begin
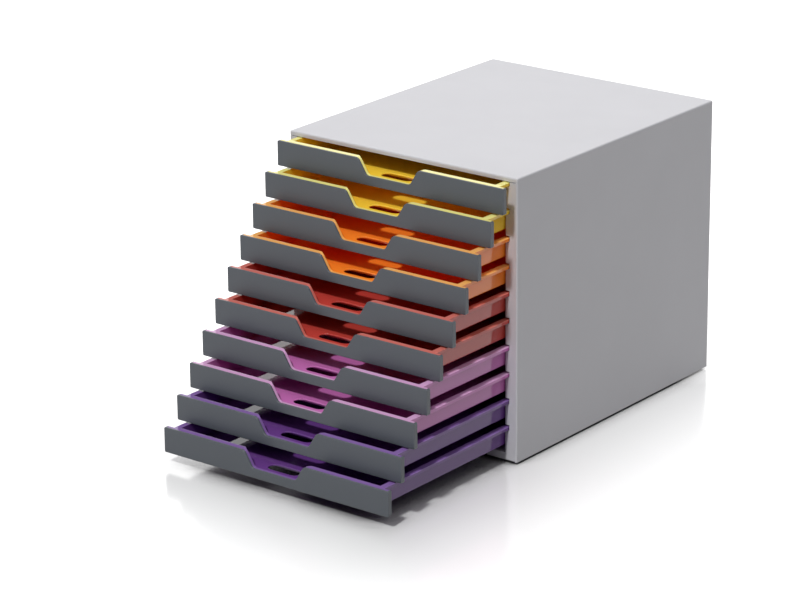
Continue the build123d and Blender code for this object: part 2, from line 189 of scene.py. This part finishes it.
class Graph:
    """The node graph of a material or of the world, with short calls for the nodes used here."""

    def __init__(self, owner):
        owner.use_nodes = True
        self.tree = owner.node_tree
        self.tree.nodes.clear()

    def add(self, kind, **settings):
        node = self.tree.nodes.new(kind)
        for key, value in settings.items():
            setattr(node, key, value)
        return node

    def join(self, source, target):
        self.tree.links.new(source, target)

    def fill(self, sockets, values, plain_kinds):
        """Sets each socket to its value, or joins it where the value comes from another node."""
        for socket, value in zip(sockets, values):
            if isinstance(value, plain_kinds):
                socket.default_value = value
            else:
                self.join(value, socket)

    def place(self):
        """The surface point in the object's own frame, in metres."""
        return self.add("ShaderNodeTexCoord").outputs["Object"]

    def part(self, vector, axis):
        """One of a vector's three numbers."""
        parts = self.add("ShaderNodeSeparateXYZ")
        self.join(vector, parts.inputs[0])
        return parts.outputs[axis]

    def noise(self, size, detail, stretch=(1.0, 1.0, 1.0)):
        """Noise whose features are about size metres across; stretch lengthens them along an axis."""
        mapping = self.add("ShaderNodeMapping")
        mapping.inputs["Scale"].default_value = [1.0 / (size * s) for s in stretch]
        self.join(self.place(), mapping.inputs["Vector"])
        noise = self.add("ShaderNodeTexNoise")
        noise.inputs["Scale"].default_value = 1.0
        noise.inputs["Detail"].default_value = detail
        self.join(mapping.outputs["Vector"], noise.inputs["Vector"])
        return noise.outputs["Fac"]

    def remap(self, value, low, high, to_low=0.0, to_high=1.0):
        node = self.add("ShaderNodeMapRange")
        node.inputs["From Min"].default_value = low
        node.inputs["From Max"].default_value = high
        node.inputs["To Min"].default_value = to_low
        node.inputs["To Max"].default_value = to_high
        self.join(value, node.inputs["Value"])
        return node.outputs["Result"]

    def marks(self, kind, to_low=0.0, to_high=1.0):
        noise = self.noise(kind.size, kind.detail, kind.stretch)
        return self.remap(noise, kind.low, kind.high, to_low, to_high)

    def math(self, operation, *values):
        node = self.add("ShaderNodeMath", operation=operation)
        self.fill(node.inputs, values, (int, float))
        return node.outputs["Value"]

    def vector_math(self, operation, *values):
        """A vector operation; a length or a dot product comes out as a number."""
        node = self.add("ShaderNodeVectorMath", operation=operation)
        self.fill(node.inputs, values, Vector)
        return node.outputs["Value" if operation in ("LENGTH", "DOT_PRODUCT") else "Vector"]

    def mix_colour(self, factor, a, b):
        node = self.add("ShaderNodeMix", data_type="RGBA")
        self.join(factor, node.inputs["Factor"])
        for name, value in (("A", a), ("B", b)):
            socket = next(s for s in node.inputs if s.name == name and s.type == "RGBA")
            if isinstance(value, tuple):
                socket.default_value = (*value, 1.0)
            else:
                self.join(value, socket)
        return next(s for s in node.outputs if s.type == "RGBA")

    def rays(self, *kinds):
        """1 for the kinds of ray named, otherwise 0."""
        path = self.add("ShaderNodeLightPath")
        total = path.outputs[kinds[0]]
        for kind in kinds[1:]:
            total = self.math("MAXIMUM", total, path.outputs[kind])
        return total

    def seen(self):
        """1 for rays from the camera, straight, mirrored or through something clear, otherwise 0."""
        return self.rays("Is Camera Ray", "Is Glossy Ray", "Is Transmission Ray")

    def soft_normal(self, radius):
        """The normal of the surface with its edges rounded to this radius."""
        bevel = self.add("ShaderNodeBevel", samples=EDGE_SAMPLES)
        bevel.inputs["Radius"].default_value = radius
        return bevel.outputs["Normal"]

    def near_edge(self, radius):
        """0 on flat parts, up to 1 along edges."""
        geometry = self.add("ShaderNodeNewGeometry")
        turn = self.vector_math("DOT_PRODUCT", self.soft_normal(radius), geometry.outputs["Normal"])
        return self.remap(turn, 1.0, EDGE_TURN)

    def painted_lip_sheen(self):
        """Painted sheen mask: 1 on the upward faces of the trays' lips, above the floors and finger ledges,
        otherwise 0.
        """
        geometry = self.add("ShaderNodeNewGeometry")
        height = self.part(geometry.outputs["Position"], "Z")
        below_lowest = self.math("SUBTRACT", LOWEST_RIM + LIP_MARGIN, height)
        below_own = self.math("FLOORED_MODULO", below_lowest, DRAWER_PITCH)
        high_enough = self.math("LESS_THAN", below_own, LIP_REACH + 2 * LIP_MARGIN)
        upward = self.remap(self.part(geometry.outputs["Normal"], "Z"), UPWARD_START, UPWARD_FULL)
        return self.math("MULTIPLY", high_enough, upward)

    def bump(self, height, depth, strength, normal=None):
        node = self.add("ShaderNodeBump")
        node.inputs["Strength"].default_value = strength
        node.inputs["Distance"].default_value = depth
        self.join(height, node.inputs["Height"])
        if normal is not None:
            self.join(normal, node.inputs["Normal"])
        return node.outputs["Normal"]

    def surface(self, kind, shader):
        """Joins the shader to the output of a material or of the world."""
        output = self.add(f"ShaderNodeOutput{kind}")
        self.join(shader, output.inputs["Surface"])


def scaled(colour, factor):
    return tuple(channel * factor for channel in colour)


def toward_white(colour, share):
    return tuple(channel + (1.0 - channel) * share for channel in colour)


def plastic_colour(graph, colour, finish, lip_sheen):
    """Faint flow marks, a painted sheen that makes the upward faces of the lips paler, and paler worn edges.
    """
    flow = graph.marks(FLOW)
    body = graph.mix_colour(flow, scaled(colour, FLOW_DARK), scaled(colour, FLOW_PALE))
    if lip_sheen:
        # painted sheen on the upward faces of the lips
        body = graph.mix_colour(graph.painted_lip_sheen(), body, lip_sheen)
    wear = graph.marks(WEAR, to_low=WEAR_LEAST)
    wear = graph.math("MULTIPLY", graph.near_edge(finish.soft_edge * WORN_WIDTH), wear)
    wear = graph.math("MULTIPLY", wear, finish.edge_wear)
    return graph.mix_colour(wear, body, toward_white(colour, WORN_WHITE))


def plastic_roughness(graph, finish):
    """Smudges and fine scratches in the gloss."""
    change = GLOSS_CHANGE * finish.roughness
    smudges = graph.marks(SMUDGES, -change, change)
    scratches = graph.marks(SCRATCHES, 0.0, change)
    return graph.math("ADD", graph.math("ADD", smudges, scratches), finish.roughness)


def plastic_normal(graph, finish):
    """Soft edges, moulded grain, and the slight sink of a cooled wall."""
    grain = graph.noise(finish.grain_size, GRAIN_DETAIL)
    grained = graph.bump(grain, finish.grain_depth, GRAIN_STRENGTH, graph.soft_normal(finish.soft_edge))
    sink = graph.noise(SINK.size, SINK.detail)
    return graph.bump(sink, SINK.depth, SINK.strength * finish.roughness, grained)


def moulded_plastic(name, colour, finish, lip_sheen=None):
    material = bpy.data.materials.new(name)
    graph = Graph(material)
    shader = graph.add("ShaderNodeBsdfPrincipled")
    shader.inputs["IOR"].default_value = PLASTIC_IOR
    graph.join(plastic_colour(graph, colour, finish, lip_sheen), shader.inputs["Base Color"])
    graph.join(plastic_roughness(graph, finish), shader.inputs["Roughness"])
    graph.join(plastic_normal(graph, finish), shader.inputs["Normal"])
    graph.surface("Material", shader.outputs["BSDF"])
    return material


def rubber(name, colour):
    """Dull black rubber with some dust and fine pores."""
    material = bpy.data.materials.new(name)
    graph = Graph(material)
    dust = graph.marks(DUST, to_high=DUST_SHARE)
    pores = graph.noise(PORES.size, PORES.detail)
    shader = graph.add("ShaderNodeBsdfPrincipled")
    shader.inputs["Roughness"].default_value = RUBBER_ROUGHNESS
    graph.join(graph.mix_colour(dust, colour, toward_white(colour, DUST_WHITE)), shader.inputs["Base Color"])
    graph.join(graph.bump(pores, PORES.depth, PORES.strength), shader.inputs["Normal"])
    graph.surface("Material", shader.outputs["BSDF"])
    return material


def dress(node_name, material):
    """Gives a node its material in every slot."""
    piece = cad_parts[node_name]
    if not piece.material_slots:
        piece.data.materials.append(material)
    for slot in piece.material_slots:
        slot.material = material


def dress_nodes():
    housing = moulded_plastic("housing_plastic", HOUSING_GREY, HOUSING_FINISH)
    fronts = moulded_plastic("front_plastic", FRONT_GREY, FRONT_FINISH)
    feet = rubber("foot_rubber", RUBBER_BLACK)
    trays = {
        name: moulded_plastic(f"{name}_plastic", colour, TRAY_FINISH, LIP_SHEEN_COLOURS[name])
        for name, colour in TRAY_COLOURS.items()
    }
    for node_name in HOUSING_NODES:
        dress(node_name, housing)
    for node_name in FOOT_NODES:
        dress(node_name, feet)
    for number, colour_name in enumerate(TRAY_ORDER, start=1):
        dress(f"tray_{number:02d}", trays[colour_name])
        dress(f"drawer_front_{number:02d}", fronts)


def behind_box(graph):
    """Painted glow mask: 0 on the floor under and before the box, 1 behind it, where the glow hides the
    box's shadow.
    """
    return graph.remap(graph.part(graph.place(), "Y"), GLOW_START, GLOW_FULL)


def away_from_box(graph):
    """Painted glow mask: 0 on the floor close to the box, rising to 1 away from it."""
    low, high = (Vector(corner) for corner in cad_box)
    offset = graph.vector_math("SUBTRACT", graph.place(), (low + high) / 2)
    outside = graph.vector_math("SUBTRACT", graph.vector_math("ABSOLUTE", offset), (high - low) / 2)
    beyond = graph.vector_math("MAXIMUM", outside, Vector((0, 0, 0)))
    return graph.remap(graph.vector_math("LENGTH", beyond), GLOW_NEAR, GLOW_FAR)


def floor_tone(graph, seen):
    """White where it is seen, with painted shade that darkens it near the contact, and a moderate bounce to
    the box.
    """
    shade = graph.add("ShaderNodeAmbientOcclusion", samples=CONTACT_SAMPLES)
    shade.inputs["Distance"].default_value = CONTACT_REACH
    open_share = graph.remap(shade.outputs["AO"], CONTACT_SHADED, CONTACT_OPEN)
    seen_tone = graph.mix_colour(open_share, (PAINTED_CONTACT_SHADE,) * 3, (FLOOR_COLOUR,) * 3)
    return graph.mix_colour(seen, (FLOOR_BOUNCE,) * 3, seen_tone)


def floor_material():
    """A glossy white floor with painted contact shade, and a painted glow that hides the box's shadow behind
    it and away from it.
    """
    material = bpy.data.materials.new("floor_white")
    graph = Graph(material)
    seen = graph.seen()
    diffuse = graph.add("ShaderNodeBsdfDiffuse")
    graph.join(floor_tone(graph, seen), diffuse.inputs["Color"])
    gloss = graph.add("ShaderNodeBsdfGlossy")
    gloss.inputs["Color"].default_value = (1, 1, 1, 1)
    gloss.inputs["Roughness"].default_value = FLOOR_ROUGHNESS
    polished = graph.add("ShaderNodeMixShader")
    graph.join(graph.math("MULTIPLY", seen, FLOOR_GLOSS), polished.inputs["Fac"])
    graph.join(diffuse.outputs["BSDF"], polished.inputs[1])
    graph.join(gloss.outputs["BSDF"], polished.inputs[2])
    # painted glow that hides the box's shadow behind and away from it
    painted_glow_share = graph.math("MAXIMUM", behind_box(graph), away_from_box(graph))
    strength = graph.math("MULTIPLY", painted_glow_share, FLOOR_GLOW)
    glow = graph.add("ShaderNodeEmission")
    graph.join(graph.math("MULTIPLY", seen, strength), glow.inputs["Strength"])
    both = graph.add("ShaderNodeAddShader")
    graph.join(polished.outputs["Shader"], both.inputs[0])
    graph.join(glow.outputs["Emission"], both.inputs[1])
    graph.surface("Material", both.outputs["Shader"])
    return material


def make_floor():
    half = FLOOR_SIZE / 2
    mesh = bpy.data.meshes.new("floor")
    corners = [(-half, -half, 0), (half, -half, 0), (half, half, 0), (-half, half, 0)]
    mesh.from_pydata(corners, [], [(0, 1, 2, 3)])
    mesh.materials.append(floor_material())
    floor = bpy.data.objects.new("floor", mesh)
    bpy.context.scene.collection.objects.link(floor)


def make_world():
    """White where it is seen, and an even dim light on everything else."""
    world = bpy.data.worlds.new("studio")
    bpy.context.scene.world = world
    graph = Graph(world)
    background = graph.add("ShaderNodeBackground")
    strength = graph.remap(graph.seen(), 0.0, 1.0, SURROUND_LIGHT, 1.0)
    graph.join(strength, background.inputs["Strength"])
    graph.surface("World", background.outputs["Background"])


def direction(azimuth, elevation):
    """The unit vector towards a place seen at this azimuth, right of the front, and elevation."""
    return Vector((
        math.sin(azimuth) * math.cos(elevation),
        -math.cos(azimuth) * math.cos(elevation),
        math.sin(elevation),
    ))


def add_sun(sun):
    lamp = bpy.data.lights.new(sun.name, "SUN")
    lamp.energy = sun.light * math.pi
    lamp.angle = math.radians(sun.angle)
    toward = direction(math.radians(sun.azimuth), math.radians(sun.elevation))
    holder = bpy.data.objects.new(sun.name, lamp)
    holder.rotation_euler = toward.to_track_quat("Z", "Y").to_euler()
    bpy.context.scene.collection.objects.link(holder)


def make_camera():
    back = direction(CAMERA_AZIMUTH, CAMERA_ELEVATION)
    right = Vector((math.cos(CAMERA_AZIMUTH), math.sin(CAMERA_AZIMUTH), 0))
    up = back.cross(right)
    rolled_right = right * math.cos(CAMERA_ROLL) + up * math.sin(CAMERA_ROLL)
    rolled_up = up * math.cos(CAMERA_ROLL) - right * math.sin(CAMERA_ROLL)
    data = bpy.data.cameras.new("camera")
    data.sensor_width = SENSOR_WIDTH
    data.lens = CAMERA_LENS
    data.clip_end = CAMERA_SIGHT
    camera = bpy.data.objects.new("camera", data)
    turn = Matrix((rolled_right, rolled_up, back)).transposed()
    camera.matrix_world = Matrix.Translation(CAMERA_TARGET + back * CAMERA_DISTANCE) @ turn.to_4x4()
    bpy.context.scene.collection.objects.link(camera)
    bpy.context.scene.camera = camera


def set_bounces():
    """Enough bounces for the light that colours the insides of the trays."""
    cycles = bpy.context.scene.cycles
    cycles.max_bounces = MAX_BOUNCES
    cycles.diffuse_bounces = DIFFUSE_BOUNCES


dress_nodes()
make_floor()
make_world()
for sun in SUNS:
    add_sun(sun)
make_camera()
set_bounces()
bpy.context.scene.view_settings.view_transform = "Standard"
end
▸ **Written instruction**
Emit, unaltered, the lines from the top of the listing down through the line that holds "return parts.outputs[axis]"; emit nothing else.

▸ **Answer to the problem**
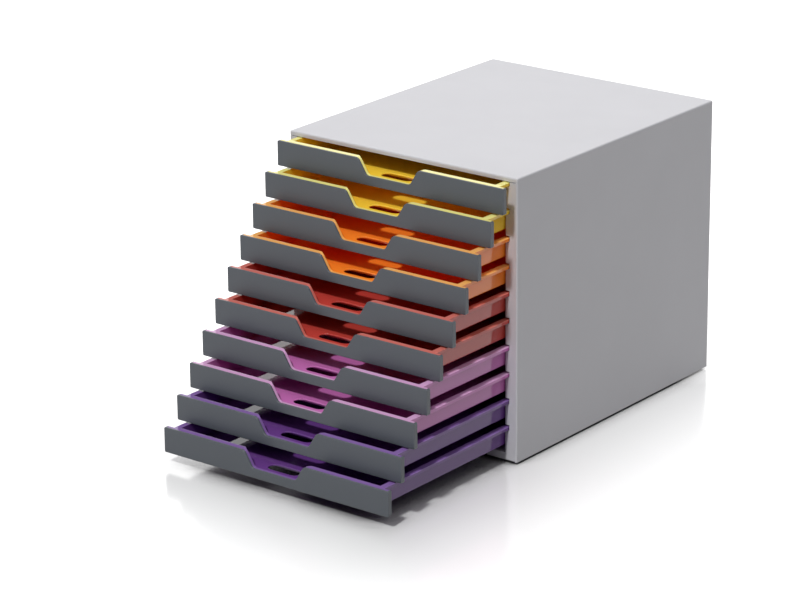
Continue the build123d and Blender code for this object: part 2, from line 189 of scene.py. This part finishes it.
class Graph:
    """The node graph of a material or of the world, with short calls for the nodes used here."""

    def __init__(self, owner):
        owner.use_nodes = True
        self.tree = owner.node_tree
        self.tree.nodes.clear()

    def add(self, kind, **settings):
        node = self.tree.nodes.new(kind)
        for key, value in settings.items():
            setattr(node, key, value)
        return node

    def join(self, source, target):
        self.tree.links.new(source, target)

    def fill(self, sockets, values, plain_kinds):
        """Sets each socket to its value, or joins it where the value comes from another node."""
        for socket, value in zip(sockets, values):
            if isinstance(value, plain_kinds):
                socket.default_value = value
            else:
                self.join(value, socket)

    def place(self):
        """The surface point in the object's own frame, in metres."""
        return self.add("ShaderNodeTexCoord").outputs["Object"]

    def part(self, vector, axis):
        """One of a vector's three numbers."""
        parts = self.add("ShaderNodeSeparateXYZ")
        self.join(vector, parts.inputs[0])
        return parts.outputs[axis]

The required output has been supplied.